• **Data listing**:
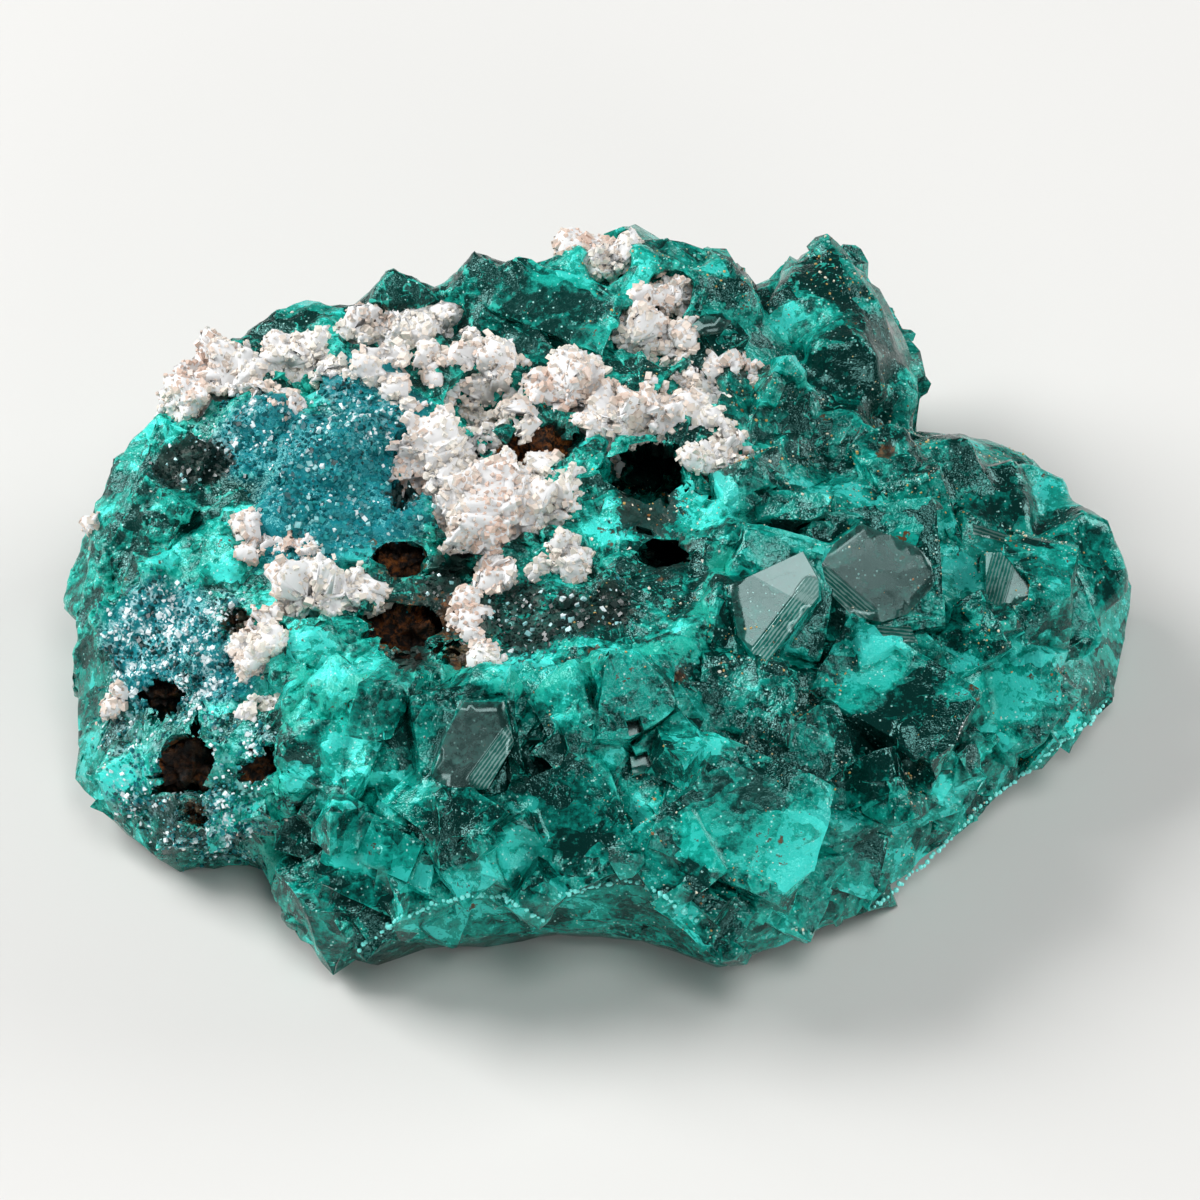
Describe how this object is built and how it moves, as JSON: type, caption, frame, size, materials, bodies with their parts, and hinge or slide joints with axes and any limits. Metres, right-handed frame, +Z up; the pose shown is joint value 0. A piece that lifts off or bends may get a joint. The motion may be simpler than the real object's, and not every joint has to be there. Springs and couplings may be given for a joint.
{
  "type": "dioptase mineral specimen",
  "caption": "Crust of intergrown blocky emerald-green dioptase crystals with white granular calcite masses and brown-floored pits on top, lying on a flat cut.",
  "frame": {"origin": "middle of the specimen's bounding box, on the flat cut it rests on", "axes": "+X along the long side, towards the tip of clear crystals; -Y faces the viewer of the crystal front; +Z up"},
  "size_m": [0.0426, 0.0352, 0.014],
  "materials": {
    "dioptase": "deep emerald to turquoise transparent crystal, bright on thin edges and fractures, vitreous faces",
    "calcite": "white to pinkish cream sugary grains with dark specks, matt with small glints",
    "brown_rock": "dark brown to rust iron-stained rock, rough and matt"
  },
  "bodies": {
    "root": {"dioptase_crust": "dioptase", "calcite_centre": "calcite", "calcite_east": "calcite", "calcite_rose": "calcite", "calcite_northwest": "calcite", "calcite_north": "calcite", "calcite_ridge": "calcite", "calcite_summit": "calcite", "calcite_crest": "calcite", "calcite_saddle": "calcite", "calcite_west": "calcite", "calcite_southwest": "calcite", "brown_rock_centre": "brown_rock", "brown_rock_hollow": "brown_rock", "brown_rock_middle": "brown_rock", "brown_rock_lobe": "brown_rock", "brown_rock_south": "brown_rock", "brown_rock_flank": "brown_rock"}
  },
  "joints": []
}
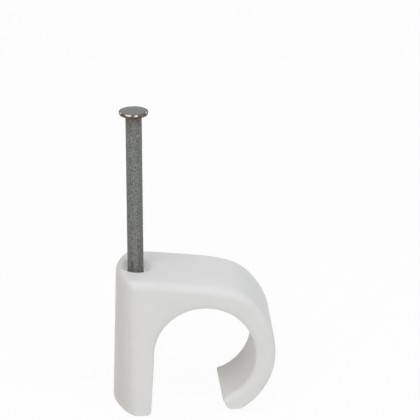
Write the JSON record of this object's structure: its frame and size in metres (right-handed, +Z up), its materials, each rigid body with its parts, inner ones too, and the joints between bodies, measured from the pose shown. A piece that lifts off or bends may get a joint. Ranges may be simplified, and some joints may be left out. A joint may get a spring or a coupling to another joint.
{
  "type": "nail cable clip",
  "caption": "White moulded hook clip for a round cable, with a flat-headed steel nail standing ready in its post.",
  "frame": {"origin": "under the middle of the part, on the wall face of the foot", "axes": "+Z up out of the wall along the nail, +X from the nail's post towards the hook, +Y along the cable"},
  "size_m": [0.0201, 0.0098, 0.0388],
  "materials": {
    "moulded_white_plastic": "satin as moulded",
    "bright_hardened_steel": "zinc plated, mottled"
  },
  "bodies": {
    "clip": {"clip_body": "moulded_white_plastic"},
    "fixing": {"nail": "bright_hardened_steel"}
  },
  "joints": [
    {"name": "nail_drive", "type": "slide", "parent": "clip", "child": "fixing", "axis": [0, 0, -1], "range_m": [0, 0.02]}
  ]
}
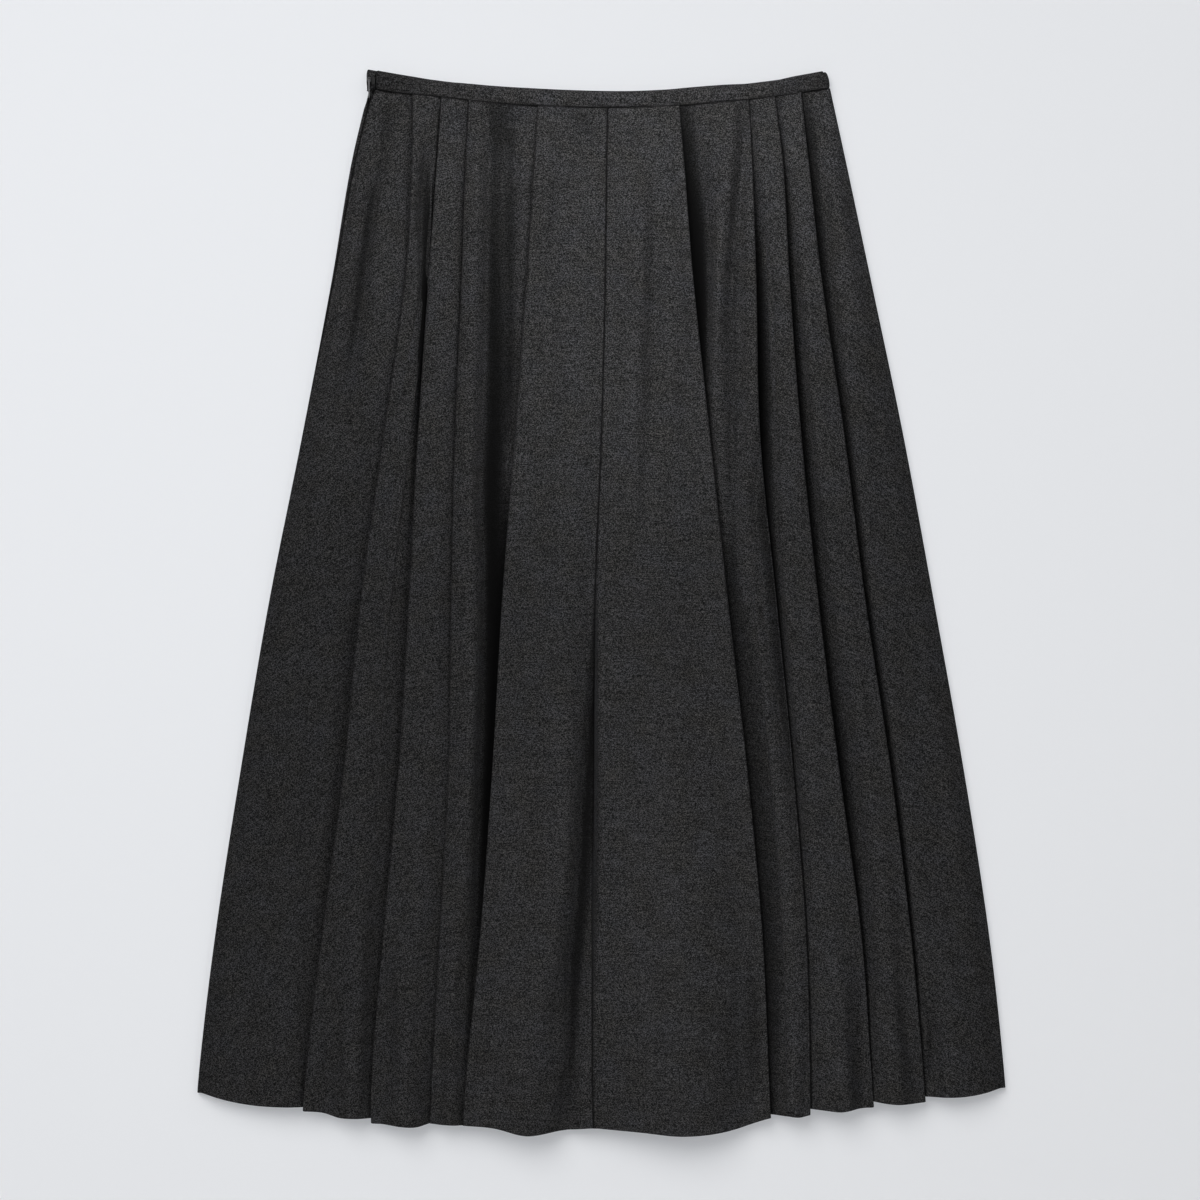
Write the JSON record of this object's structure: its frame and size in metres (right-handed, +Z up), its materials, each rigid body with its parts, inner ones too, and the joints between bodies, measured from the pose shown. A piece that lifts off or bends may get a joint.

• **Task details**: The entries above should be repeated exactly, every one of them.

• **Expected answer**:
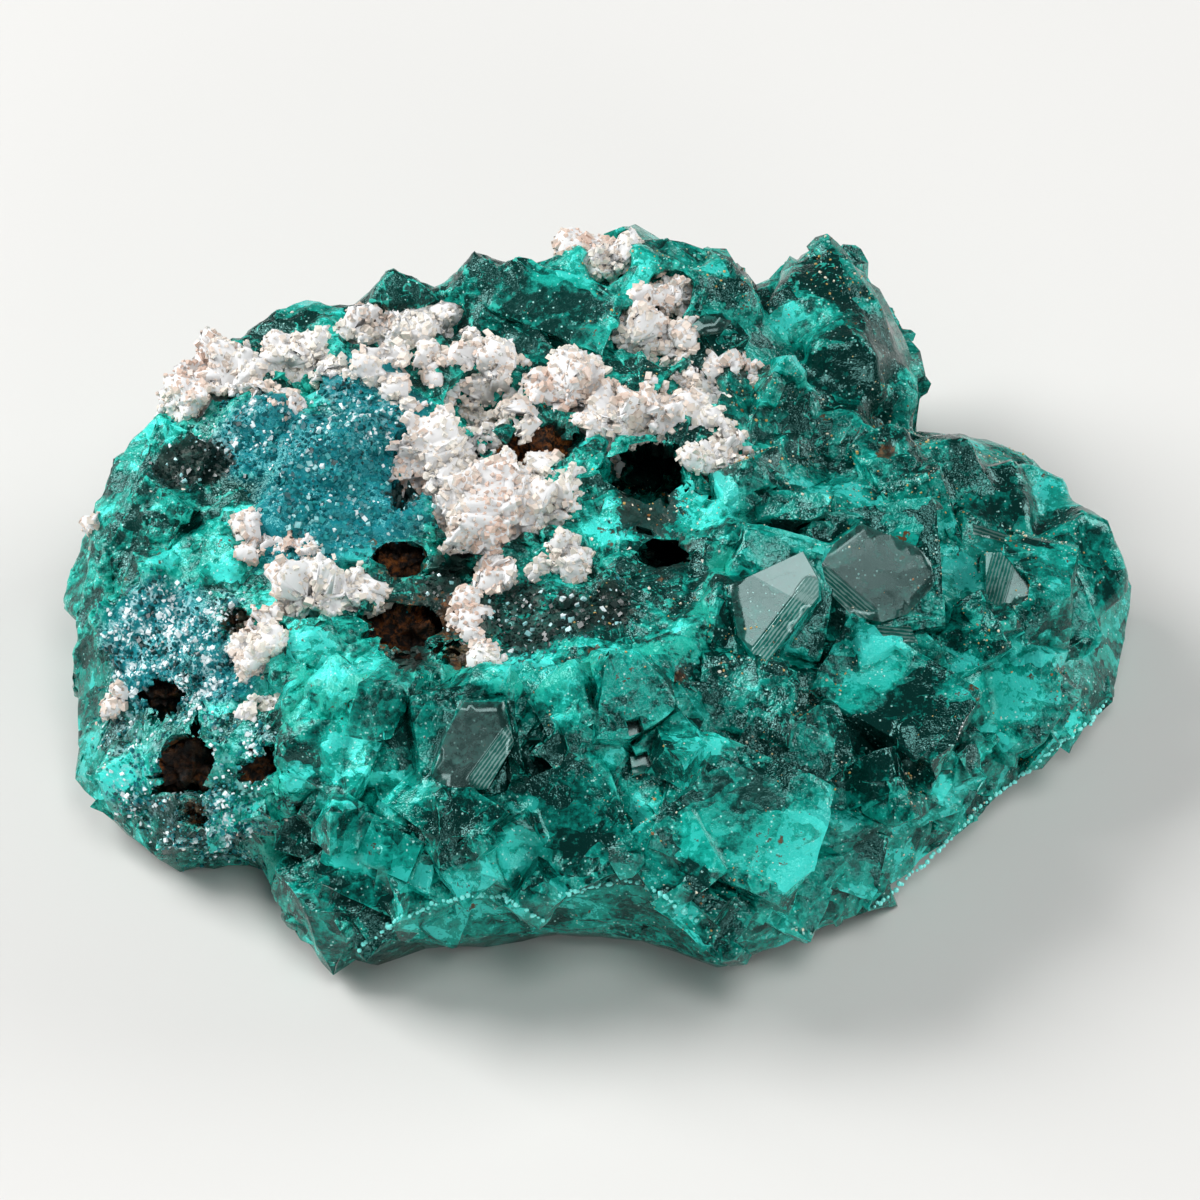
Describe how this object is built and how it moves, as JSON: type, caption, frame, size, materials, bodies with their parts, and hinge or slide joints with axes and any limits. Metres, right-handed frame, +Z up; the pose shown is joint value 0. A piece that lifts off or bends may get a joint. The motion may be simpler than the real object's, and not every joint has to be there. Springs and couplings may be given for a joint.
{
  "type": "dioptase mineral specimen",
  "caption": "Crust of intergrown blocky emerald-green dioptase crystals with white granular calcite masses and brown-floored pits on top, lying on a flat cut.",
  "frame": {"origin": "middle of the specimen's bounding box, on the flat cut it rests on", "axes": "+X along the long side, towards the tip of clear crystals; -Y faces the viewer of the crystal front; +Z up"},
  "size_m": [0.0426, 0.0352, 0.014],
  "materials": {
    "dioptase": "deep emerald to turquoise transparent crystal, bright on thin edges and fractures, vitreous faces",
    "calcite": "white to pinkish cream sugary grains with dark specks, matt with small glints",
    "brown_rock": "dark brown to rust iron-stained rock, rough and matt"
  },
  "bodies": {
    "root": {"dioptase_crust": "dioptase", "calcite_centre": "calcite", "calcite_east": "calcite", "calcite_rose": "calcite", "calcite_northwest": "calcite", "calcite_north": "calcite", "calcite_ridge": "calcite", "calcite_summit": "calcite", "calcite_crest": "calcite", "calcite_saddle": "calcite", "calcite_west": "calcite", "calcite_southwest": "calcite", "brown_rock_centre": "brown_rock", "brown_rock_hollow": "brown_rock", "brown_rock_middle": "brown_rock", "brown_rock_lobe": "brown_rock", "brown_rock_south": "brown_rock", "brown_rock_flank": "brown_rock"}
  },
  "joints": []
}
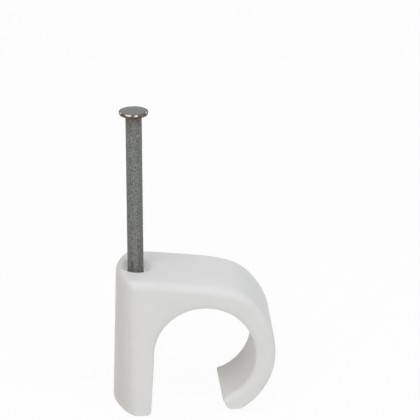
Write the JSON record of this object's structure: its frame and size in metres (right-handed, +Z up), its materials, each rigid body with its parts, inner ones too, and the joints between bodies, measured from the pose shown. A piece that lifts off or bends may get a joint. Ranges may be simplified, and some joints may be left out. A joint may get a spring or a coupling to another joint.
{
  "type": "nail cable clip",
  "caption": "White moulded hook clip for a round cable, with a flat-headed steel nail standing ready in its post.",
  "frame": {"origin": "under the middle of the part, on the wall face of the foot", "axes": "+Z up out of the wall along the nail, +X from the nail's post towards the hook, +Y along the cable"},
  "size_m": [0.0201, 0.0098, 0.0388],
  "materials": {
    "moulded_white_plastic": "satin as moulded",
    "bright_hardened_steel": "zinc plated, mottled"
  },
  "bodies": {
    "clip": {"clip_body": "moulded_white_plastic"},
    "fixing": {"nail": "bright_hardened_steel"}
  },
  "joints": [
    {"name": "nail_drive", "type": "slide", "parent": "clip", "child": "fixing", "axis": [0, 0, -1], "range_m": [0, 0.02]}
  ]
}
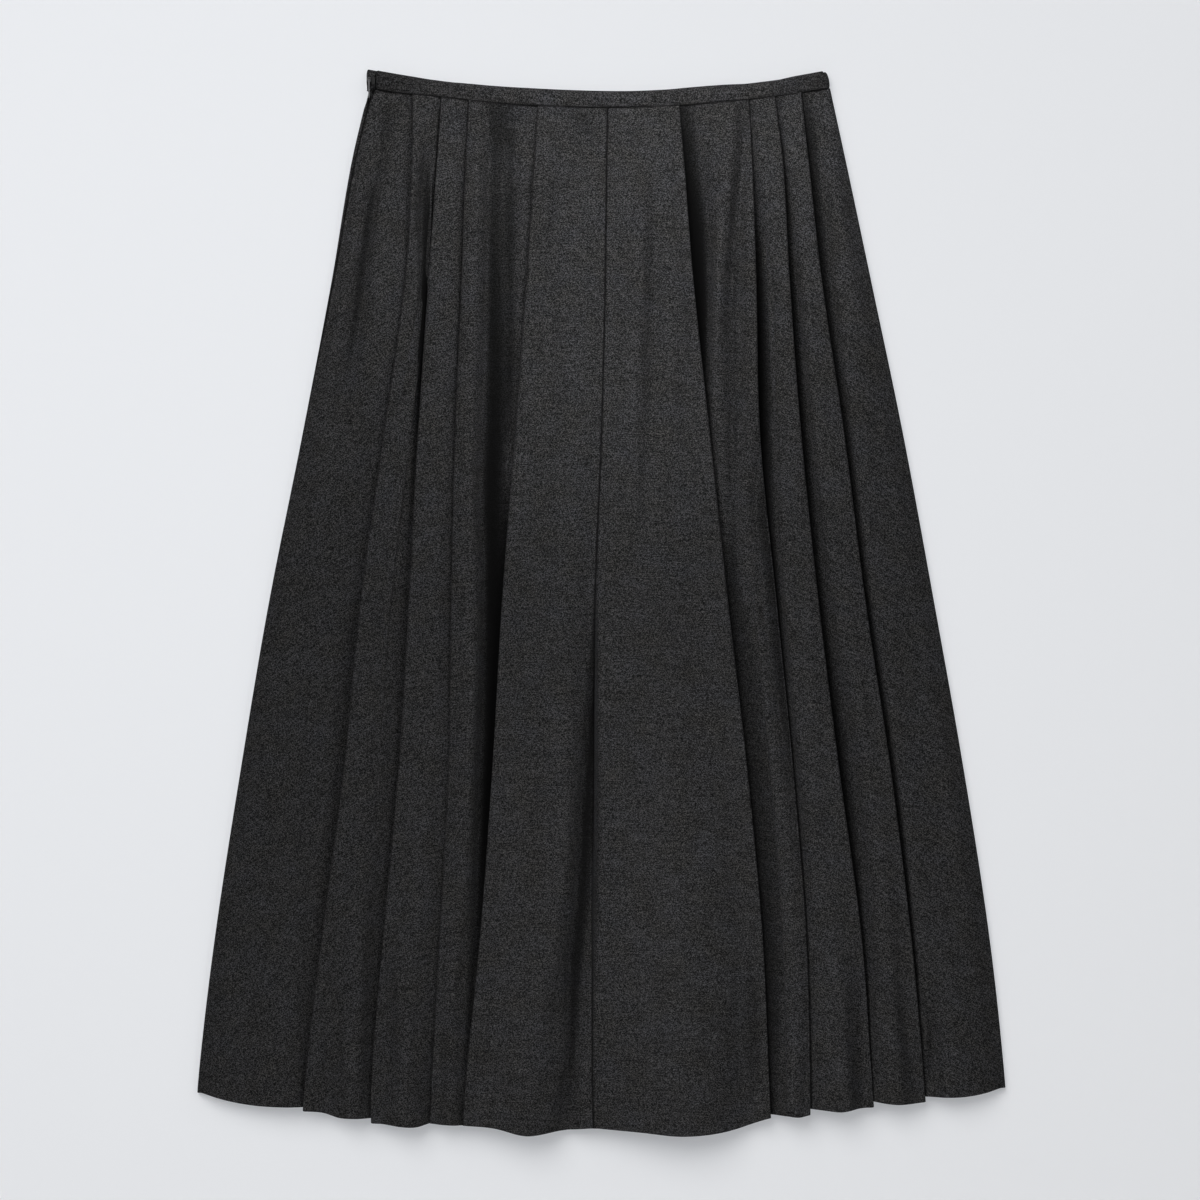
Write the JSON record of this object's structure: its frame and size in metres (right-handed, +Z up), its materials, each rigid body with its parts, inner ones too, and the joints between bodies, measured from the pose shown. A piece that lifts off or bends may get a joint.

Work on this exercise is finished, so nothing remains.